# TASK DETAILS
Copy nothing but the lines below running from the line containing "Write part 2" through the line containing "---------- outside unit", both end lines included.

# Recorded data
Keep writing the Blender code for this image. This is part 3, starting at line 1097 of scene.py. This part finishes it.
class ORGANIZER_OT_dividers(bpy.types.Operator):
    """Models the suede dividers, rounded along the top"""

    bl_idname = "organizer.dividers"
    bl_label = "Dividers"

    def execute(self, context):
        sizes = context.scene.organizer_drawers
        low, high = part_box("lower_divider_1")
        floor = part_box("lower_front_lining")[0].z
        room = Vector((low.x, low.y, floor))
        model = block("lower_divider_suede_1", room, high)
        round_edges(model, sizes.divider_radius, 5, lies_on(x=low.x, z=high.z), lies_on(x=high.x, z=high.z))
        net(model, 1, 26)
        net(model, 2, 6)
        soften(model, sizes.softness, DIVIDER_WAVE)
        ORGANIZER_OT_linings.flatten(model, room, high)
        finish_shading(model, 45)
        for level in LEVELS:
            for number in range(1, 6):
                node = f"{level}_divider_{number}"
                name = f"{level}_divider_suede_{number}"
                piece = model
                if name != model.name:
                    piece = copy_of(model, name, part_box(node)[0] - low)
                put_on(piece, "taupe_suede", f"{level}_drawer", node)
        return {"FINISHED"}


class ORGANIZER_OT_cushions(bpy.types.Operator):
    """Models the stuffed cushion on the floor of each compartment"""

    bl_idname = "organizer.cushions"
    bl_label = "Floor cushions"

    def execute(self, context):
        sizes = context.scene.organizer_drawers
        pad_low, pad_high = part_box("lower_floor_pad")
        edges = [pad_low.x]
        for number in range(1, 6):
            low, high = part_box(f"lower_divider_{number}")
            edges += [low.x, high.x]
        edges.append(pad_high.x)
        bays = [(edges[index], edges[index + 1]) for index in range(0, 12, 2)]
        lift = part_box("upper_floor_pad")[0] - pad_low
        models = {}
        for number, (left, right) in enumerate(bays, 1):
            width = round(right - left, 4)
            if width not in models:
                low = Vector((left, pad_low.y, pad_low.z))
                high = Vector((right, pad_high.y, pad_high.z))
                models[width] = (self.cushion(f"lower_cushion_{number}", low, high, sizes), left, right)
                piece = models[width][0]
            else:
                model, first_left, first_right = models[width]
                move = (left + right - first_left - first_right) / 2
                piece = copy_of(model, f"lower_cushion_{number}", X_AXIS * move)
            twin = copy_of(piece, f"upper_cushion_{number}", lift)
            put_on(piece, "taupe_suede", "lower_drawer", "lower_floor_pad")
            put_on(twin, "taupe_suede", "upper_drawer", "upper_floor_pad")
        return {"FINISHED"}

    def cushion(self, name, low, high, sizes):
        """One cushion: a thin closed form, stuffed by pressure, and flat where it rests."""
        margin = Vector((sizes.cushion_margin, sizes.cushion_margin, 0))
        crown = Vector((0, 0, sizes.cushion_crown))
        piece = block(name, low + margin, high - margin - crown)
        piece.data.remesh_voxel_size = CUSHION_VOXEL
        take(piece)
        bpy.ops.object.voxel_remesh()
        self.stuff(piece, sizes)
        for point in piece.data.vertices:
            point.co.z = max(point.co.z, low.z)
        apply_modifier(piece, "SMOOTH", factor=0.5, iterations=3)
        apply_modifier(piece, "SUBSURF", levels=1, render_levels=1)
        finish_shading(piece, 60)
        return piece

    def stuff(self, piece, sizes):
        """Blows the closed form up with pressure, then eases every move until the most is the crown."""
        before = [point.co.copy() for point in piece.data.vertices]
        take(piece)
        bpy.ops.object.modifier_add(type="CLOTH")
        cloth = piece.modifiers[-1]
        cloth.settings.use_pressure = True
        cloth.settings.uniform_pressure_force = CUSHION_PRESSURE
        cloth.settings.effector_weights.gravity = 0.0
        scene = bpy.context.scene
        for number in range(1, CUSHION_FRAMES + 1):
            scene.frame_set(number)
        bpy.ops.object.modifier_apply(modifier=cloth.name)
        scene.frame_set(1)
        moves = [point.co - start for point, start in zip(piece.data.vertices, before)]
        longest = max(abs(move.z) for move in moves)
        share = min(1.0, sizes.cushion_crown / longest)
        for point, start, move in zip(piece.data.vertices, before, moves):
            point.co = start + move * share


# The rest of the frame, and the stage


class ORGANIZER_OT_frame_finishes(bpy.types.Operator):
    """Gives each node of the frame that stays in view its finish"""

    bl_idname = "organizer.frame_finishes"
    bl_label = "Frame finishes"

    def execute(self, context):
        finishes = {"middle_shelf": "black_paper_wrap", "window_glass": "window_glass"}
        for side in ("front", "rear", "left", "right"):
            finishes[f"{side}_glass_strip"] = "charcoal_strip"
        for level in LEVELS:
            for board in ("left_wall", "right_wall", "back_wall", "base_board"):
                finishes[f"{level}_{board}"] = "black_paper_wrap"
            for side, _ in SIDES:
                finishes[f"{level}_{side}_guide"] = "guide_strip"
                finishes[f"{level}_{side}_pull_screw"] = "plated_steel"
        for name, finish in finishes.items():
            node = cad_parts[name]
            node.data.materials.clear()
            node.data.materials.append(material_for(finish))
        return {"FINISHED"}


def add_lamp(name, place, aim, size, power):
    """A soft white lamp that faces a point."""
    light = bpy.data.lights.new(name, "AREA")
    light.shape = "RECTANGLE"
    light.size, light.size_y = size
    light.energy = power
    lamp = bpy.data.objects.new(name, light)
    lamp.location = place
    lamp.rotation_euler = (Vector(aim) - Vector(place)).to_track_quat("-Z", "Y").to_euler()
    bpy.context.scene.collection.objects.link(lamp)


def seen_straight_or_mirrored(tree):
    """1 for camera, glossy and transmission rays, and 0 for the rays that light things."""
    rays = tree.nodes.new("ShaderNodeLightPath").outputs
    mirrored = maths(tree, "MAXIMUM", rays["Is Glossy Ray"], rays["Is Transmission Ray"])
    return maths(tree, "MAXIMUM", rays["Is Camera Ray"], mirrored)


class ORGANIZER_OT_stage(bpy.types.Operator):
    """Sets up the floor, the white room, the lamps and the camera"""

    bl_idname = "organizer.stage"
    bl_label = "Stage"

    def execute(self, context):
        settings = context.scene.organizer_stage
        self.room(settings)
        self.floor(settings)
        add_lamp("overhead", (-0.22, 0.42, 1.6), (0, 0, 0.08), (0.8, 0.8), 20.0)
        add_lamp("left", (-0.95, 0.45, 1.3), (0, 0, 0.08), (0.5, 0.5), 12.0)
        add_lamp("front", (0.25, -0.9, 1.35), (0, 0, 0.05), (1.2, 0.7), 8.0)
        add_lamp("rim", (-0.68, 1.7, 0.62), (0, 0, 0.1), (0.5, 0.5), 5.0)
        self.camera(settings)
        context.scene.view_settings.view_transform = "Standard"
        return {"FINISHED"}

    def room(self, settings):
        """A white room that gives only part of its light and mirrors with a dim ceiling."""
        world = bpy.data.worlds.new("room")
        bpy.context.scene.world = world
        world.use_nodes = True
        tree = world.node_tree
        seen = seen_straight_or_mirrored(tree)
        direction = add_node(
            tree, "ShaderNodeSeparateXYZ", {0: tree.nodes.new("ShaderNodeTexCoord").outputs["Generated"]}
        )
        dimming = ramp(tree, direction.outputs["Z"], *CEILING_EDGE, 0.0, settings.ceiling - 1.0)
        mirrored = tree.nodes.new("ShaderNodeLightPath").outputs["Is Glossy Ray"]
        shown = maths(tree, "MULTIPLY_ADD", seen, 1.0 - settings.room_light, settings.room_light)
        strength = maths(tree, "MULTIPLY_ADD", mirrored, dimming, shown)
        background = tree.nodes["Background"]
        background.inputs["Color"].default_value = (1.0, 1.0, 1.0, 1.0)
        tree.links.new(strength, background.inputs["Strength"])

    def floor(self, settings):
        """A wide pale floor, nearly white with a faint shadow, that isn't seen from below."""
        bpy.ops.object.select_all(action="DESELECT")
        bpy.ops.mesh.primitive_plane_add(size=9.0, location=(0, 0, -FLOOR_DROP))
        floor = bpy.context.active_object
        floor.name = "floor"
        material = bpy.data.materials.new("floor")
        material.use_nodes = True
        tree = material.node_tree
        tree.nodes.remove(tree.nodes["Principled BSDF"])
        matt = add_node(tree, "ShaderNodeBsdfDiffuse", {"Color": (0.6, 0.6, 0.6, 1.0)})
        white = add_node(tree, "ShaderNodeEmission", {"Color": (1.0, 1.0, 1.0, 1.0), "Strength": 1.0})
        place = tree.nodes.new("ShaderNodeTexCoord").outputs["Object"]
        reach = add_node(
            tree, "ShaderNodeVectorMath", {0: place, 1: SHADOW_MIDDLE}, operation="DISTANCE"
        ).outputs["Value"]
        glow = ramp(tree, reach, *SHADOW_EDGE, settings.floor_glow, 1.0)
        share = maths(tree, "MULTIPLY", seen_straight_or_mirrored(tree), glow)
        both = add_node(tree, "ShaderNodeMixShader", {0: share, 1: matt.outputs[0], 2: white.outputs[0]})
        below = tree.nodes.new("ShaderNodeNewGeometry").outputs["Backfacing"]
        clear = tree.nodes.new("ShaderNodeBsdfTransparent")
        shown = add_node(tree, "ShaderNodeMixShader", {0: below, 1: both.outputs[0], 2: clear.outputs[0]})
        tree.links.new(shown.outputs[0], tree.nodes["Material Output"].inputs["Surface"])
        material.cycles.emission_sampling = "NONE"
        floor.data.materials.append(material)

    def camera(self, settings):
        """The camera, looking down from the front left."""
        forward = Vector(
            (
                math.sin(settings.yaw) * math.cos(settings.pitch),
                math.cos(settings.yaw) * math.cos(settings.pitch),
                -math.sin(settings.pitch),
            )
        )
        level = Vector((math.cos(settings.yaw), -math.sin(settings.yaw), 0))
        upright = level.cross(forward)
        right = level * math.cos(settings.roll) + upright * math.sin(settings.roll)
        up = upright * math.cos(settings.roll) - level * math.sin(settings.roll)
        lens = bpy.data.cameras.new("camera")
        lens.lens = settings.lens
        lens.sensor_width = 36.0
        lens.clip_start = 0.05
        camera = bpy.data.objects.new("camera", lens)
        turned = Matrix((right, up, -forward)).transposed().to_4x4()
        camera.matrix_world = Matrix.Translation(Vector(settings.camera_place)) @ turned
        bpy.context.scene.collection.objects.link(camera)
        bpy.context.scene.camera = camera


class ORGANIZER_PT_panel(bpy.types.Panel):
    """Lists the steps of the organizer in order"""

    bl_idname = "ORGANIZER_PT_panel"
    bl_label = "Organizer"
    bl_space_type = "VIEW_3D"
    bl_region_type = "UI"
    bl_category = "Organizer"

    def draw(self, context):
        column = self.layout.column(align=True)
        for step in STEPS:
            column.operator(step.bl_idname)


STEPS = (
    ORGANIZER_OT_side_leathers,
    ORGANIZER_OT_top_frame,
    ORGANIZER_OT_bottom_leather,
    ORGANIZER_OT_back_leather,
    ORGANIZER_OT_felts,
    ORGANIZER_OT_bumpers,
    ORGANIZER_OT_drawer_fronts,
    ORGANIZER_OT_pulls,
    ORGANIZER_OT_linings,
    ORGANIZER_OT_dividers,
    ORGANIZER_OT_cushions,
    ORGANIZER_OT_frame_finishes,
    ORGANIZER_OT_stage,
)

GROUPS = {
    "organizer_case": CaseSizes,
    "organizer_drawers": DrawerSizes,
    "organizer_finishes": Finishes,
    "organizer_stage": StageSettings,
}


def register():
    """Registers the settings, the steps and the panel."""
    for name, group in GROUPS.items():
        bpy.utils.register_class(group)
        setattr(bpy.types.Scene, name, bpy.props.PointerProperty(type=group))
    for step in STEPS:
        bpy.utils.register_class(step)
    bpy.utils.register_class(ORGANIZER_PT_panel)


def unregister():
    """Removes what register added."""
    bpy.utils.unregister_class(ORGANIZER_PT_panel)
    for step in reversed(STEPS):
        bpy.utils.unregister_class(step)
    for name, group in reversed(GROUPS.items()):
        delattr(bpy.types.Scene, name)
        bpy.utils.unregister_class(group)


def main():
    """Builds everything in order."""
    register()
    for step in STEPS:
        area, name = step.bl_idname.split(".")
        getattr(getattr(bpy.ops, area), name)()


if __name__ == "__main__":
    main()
...
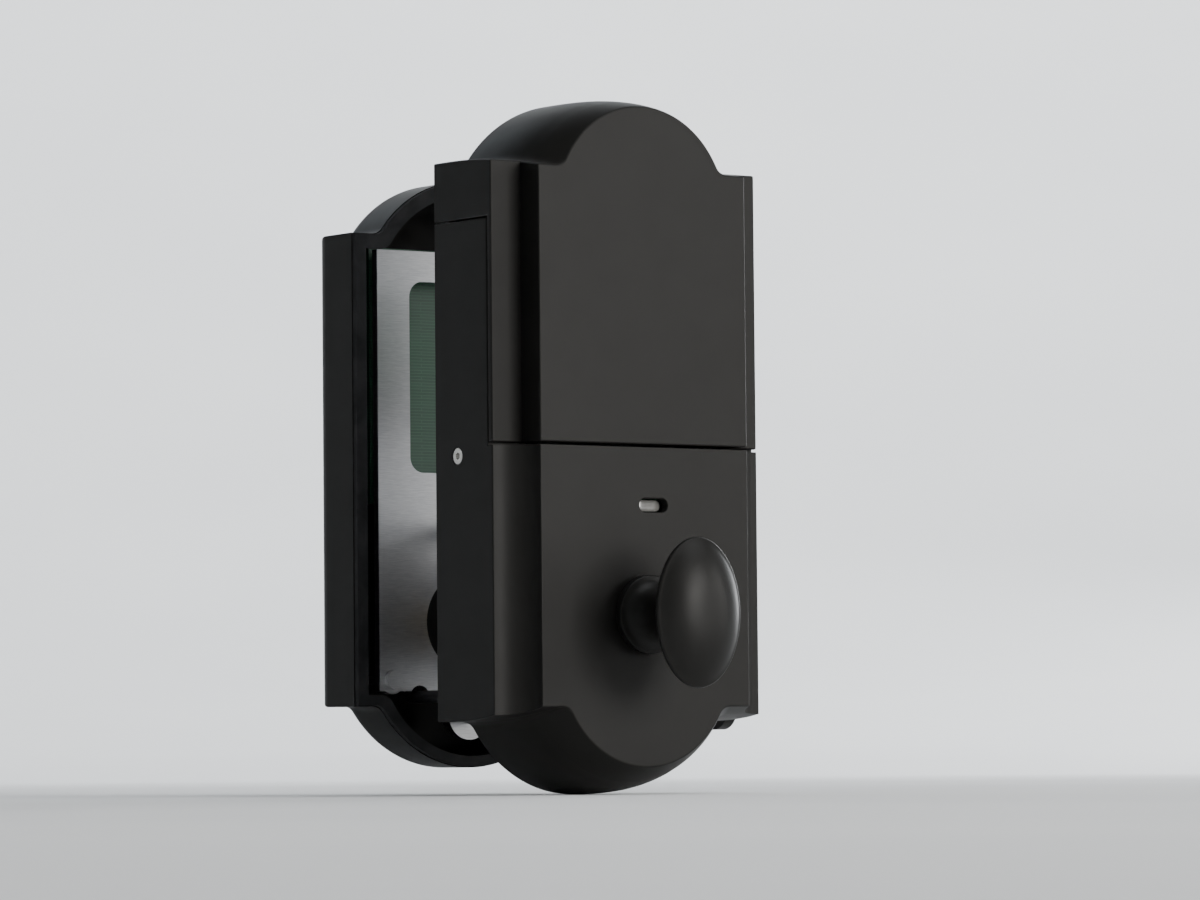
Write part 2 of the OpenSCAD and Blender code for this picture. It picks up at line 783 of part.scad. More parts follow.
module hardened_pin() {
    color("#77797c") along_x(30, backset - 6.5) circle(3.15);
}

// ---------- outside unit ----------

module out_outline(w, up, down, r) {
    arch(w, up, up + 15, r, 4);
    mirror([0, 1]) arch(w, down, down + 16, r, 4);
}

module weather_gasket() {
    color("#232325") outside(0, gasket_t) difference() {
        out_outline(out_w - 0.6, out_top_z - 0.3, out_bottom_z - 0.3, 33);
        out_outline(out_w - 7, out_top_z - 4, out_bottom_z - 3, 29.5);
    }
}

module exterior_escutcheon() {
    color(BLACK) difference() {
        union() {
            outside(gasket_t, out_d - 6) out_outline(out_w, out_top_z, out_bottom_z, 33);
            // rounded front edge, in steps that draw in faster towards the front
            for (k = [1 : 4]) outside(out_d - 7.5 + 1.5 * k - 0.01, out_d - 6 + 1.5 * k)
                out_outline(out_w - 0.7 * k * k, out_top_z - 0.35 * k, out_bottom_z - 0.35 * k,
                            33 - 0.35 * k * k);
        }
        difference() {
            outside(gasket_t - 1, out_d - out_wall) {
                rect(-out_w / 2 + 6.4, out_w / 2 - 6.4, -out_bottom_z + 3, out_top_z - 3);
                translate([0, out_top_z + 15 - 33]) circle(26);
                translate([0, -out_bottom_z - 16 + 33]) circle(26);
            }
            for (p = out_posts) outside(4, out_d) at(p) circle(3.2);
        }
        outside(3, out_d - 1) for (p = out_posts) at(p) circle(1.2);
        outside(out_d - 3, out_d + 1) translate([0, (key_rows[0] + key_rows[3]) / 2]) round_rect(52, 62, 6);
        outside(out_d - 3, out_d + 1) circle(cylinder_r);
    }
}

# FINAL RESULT
Write part 2 of the OpenSCAD and Blender code for this picture. It picks up at line 783 of part.scad. More parts follow.
module hardened_pin() {
    color("#77797c") along_x(30, backset - 6.5) circle(3.15);
}

// ---------- outside unit ----------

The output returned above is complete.